■ **EXERCISE**:
Return the material below in full and exactly.

——————

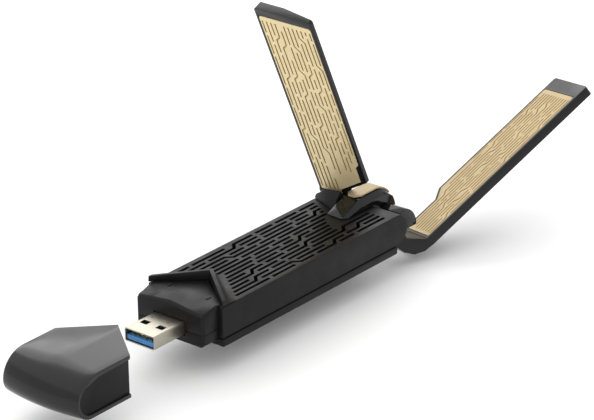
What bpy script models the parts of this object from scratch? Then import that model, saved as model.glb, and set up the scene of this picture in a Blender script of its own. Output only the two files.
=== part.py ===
"""USB wifi adapter with two fold-out antennas and a pull-off plug cap.

The plug points to -X, the antennas are at the +X end, and the grille faces +Z.
The origin is the middle of the flat underside. Design values are in millimetres.
"""
import math

import bmesh
import bpy
from mathutils import Matrix, Vector

MM = 0.001
GAP = 0.3                      # clearance between touching pieces

# Body
HALF_WIDTH = 15.0
BODY_FRONT = -44.9
BODY_REAR = 46.3
LID_TOP = 2.6                  # top of the bottom cover's rim
HOUSING_BOTTOM = LID_TOP + GAP
DECK = 13.3                    # level of the grille
WALL = 1.6
REAR_ROUND = 5.2               # radius of the housing's rear edges
CAVITY_REAR = 38.0

# Chevron rim in front of the grille
APEX_X = -33.5
RIM_SWEEP = 11.4               # how far each end of the rim lies ahead of its apex
APEX_Z = 17.5
RIM_DROP = 2.1
SEAT = DECK + GAP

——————

■ **TASK RESULT**:
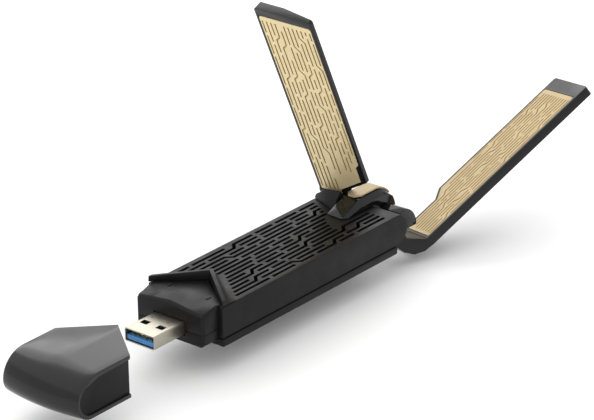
What bpy script models the parts of this object from scratch? Then import that model, saved as model.glb, and set up the scene of this picture in a Blender script of its own. Output only the two files.
=== part.py ===
"""USB wifi adapter with two fold-out antennas and a pull-off plug cap.

The plug points to -X, the antennas are at the +X end, and the grille faces +Z.
The origin is the middle of the flat underside. Design values are in millimetres.
"""
import math

import bmesh
import bpy
from mathutils import Matrix, Vector

MM = 0.001
GAP = 0.3                      # clearance between touching pieces

# Body
HALF_WIDTH = 15.0
BODY_FRONT = -44.9
BODY_REAR = 46.3
LID_TOP = 2.6                  # top of the bottom cover's rim
HOUSING_BOTTOM = LID_TOP + GAP
DECK = 13.3                    # level of the grille
WALL = 1.6
REAR_ROUND = 5.2               # radius of the housing's rear edges
CAVITY_REAR = 38.0

# Chevron rim in front of the grille
APEX_X = -33.5
RIM_SWEEP = 11.4               # how far each end of the rim lies ahead of its apex
APEX_Z = 17.5
RIM_DROP = 2.1
SEAT = DECK + GAP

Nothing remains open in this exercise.